BBC Online | 1 September 2011
Police and other authorities can now be prosecuted over deaths in custody in England, Scotland and Wales.
Legislation which has now come into effect means police forces, the MoD, UK Border Agency and private firms managing people held in custody can be prosecuted for corporate manslaughter. The main legislation came into force three years ago but ministers gave public bodies which hold people in detention until now to prepare for it.
Campaigners have welcomed the change.
Corporations can already be prosecuted for corporate manslaughter or for the equivalent offence (corporate homicide) in Scotland. The extension of these offences to public bodies involved in detention means they could be prosecuted if they failed to ensure the safety of someone in their care.
Examples could include deaths during an immigration removal or when someone has been restrained using an unauthorised or badly taught body hold.

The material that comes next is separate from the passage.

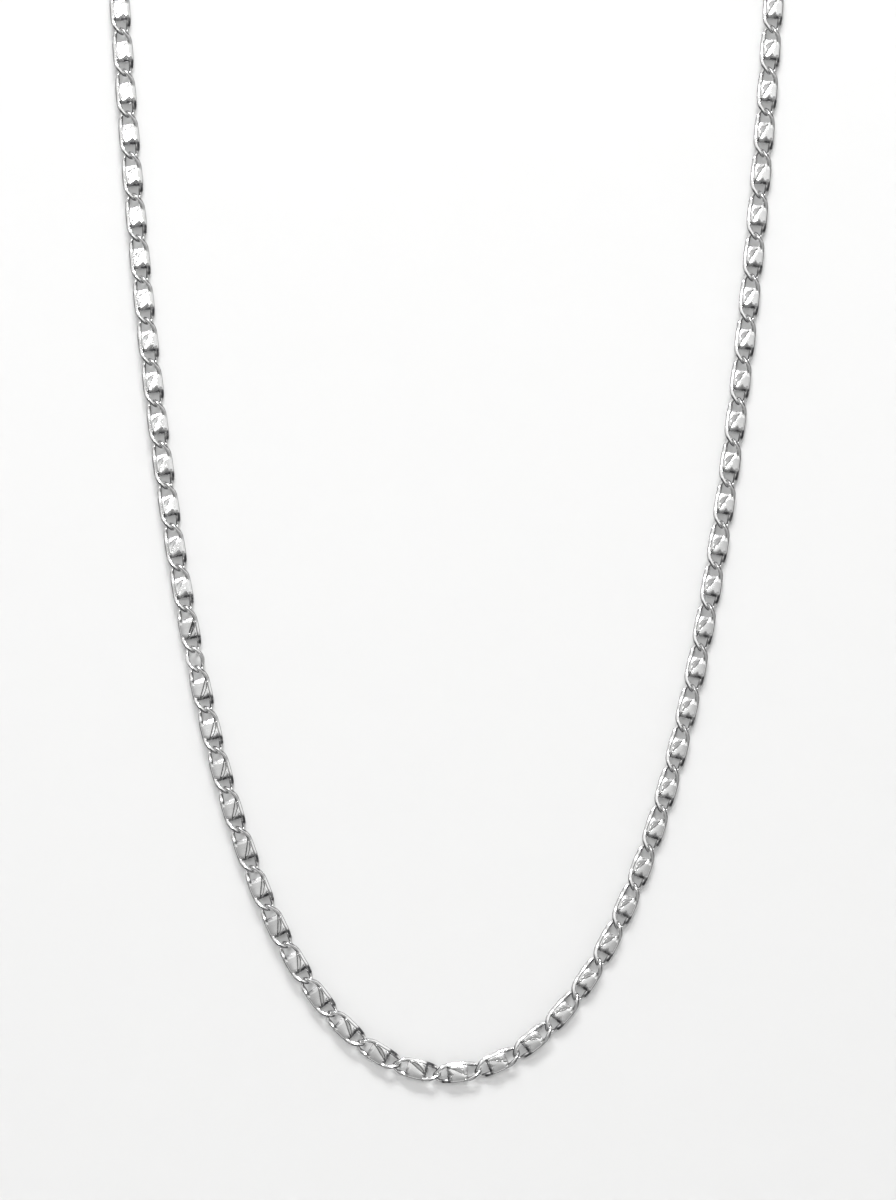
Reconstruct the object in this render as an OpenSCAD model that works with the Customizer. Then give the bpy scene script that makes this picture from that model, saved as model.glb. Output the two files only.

The law does not cover incidents abroad, such as where someone dies in the custody of British forces. However, British nationals can be convicted of causing a death through gross negligence, even if the fatality occurred overseas.
The provisions are not retrospective, meaning the law could not apply to cases such as Jimmy Mubenga, an Angolan man who died during his deportation in October 2010.
Jonathan Grimes, a health and safety lawyer with Kingsley Napley, said: "Existing law already allows a criminal prosecution of police officers, prison officers or others responsible for detaining members of the public, following a death in custody, where negligence on the part of these individuals can be proven to have contributed to the death.
"The Corporate Manslaughter and Homicide Act is about holding an organisation to account where its negligence causes a death.
"As such the change is to be welcomed, not least since it may focus custody-providing organisations on ways they can ensure the safety of those they are responsible for detaining."
Inquest, a campaign group, said that since 1990, juries had returned 12 verdicts of unlawful deaths in custody at coroner's inquests - but there had been no successful prosecutions. Juries now tend to return narrative verdicts in recent years, exlaining the circumstances of the death in custody.
Helen Shaw, co-director of Inquest, said: "While not all deaths in custody are a result of grossly negligent management failings that would lead to consideration of a corporate manslaughter prosecution, many of Inquest's cases have revealed a catalogue of failings in the treatment and care of vulnerable people in custody.
"The new provisions provide a new avenue to address these problems and will hopefully have a deterrent effect, preventing future deaths and could also have a key role in maintaining confidence in public bodies by addressing the accountability gap that currently exists following a death in custody."
Case study: Mikey Powell
In 2003, Mikey Powell died of positional asphyxia while being transported in a West Midlands police van. Ten police officers were cleared at trial and the force said lessons had been learned. Mr Powell's cousin, Tippa Naphtali, has welcomed the changes.
"Until now, families like ours could only prosecute or pursue the individual officers involved in a death in custody," he says.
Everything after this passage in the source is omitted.